- AIM: Your answer should consist solely of the lines from the one with "Circle(cage_inside_diameter / 2, mode=Mode.SUBTRACT)" through the one with "points = [vertex.co", copied exactly, endpoints included.

- SOURCE EXCERPT:
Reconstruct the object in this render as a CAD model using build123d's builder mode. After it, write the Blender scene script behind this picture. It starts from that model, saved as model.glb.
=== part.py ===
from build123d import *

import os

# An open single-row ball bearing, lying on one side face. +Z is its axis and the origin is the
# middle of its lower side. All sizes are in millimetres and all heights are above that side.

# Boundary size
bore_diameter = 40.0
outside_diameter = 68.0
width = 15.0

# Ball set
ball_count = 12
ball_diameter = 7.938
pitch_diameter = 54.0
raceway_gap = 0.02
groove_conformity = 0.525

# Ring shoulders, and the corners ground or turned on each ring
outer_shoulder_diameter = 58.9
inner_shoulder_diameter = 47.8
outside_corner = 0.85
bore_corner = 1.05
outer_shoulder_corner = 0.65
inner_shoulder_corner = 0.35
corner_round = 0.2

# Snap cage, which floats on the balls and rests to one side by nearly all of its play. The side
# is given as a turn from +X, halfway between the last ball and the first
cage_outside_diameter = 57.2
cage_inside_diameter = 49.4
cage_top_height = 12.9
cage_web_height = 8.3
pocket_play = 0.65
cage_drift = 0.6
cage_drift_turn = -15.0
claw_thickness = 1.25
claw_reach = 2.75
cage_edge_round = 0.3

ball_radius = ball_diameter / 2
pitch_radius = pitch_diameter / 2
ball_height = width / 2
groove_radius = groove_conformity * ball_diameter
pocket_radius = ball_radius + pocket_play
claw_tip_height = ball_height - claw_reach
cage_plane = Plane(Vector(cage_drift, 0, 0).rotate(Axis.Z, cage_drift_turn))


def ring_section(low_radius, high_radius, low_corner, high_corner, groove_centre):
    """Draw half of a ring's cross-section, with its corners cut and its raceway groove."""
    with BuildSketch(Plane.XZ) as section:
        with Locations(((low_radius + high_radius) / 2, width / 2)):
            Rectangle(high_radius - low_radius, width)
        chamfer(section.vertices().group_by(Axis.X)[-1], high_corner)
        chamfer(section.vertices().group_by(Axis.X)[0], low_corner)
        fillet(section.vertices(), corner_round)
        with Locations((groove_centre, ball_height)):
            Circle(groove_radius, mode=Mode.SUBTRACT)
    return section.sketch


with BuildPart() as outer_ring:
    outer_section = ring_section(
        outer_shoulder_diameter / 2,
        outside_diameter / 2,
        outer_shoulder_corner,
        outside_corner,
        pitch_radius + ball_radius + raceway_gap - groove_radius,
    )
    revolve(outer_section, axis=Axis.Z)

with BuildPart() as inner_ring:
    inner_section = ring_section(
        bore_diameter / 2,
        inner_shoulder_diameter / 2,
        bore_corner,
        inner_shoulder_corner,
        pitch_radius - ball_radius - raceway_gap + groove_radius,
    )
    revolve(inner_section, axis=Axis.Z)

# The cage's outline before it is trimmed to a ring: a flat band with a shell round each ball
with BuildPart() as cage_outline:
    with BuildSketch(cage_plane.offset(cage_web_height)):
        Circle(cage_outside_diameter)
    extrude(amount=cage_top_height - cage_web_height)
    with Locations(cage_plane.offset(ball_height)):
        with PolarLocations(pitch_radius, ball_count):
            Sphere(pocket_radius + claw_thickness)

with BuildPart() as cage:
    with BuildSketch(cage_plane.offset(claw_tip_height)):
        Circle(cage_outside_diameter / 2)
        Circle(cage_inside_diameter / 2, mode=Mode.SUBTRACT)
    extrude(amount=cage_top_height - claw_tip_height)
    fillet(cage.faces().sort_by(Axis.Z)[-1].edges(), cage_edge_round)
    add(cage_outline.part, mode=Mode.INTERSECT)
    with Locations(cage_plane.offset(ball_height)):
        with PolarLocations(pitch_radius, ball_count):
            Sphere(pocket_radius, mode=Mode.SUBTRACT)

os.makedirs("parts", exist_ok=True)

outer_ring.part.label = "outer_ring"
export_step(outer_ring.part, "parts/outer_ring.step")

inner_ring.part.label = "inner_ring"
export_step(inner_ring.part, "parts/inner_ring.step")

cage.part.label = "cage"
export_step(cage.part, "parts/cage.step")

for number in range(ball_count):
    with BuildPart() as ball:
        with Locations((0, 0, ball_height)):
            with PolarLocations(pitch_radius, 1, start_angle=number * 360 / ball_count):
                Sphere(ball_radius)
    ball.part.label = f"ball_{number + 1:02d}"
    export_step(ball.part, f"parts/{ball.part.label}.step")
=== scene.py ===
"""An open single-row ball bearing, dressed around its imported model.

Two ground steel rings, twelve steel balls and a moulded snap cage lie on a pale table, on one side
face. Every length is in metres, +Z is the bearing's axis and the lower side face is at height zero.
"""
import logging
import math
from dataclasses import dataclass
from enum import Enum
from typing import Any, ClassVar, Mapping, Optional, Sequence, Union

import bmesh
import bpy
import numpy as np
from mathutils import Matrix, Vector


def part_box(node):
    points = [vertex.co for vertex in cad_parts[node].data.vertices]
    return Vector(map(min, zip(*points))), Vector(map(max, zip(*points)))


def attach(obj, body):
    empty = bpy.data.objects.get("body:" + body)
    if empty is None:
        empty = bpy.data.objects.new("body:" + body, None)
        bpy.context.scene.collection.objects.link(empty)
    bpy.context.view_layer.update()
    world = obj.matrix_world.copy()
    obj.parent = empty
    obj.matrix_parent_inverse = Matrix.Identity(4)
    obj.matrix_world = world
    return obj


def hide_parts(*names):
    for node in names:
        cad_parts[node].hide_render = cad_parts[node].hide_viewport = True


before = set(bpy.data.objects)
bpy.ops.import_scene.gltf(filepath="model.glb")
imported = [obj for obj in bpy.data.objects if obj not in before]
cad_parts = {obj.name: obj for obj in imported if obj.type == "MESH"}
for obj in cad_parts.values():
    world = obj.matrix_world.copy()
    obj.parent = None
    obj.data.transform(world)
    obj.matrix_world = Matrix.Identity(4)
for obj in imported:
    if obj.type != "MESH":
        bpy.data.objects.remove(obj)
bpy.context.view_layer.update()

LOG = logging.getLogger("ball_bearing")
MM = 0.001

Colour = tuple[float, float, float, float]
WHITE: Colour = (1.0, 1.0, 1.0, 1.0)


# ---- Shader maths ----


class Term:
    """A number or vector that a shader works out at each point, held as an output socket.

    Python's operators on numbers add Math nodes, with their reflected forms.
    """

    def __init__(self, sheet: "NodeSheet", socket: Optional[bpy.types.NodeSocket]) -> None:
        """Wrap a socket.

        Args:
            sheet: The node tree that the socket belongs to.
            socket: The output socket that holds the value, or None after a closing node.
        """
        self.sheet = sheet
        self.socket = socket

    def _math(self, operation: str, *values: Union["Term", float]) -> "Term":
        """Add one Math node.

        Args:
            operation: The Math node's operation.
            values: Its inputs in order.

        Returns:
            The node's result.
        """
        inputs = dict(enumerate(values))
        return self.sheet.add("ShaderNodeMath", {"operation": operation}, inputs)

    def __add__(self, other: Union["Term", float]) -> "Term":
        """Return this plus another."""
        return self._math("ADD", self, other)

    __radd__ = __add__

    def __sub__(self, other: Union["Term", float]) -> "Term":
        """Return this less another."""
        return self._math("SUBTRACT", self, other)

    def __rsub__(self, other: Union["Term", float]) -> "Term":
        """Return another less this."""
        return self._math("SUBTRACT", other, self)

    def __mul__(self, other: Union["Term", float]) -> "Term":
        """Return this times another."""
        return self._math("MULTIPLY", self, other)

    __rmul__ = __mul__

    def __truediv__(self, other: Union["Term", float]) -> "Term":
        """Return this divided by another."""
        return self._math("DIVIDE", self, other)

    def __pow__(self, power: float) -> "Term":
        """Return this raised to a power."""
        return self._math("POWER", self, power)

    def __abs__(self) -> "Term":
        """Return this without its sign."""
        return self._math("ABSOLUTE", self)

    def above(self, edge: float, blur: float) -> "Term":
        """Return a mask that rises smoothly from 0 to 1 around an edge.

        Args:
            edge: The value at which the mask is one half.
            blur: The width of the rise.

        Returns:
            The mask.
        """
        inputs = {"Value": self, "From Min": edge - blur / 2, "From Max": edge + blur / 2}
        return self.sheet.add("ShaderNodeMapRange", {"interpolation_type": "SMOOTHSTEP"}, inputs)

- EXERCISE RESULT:
        Circle(cage_inside_diameter / 2, mode=Mode.SUBTRACT)
    extrude(amount=cage_top_height - claw_tip_height)
    fillet(cage.faces().sort_by(Axis.Z)[-1].edges(), cage_edge_round)
    add(cage_outline.part, mode=Mode.INTERSECT)
    with Locations(cage_plane.offset(ball_height)):
        with PolarLocations(pitch_radius, ball_count):
            Sphere(pocket_radius, mode=Mode.SUBTRACT)

os.makedirs("parts", exist_ok=True)

outer_ring.part.label = "outer_ring"
export_step(outer_ring.part, "parts/outer_ring.step")

inner_ring.part.label = "inner_ring"
export_step(inner_ring.part, "parts/inner_ring.step")

cage.part.label = "cage"
export_step(cage.part, "parts/cage.step")

for number in range(ball_count):
    with BuildPart() as ball:
        with Locations((0, 0, ball_height)):
            with PolarLocations(pitch_radius, 1, start_angle=number * 360 / ball_count):
                Sphere(ball_radius)
    ball.part.label = f"ball_{number + 1:02d}"
    export_step(ball.part, f"parts/{ball.part.label}.step")
=== scene.py ===
"""An open single-row ball bearing, dressed around its imported model.

Two ground steel rings, twelve steel balls and a moulded snap cage lie on a pale table, on one side
face. Every length is in metres, +Z is the bearing's axis and the lower side face is at height zero.
"""
import logging
import math
from dataclasses import dataclass
from enum import Enum
from typing import Any, ClassVar, Mapping, Optional, Sequence, Union

import bmesh
import bpy
import numpy as np
from mathutils import Matrix, Vector


def part_box(node):
    points = [vertex.co for vertex in cad_parts[node].data.vertices]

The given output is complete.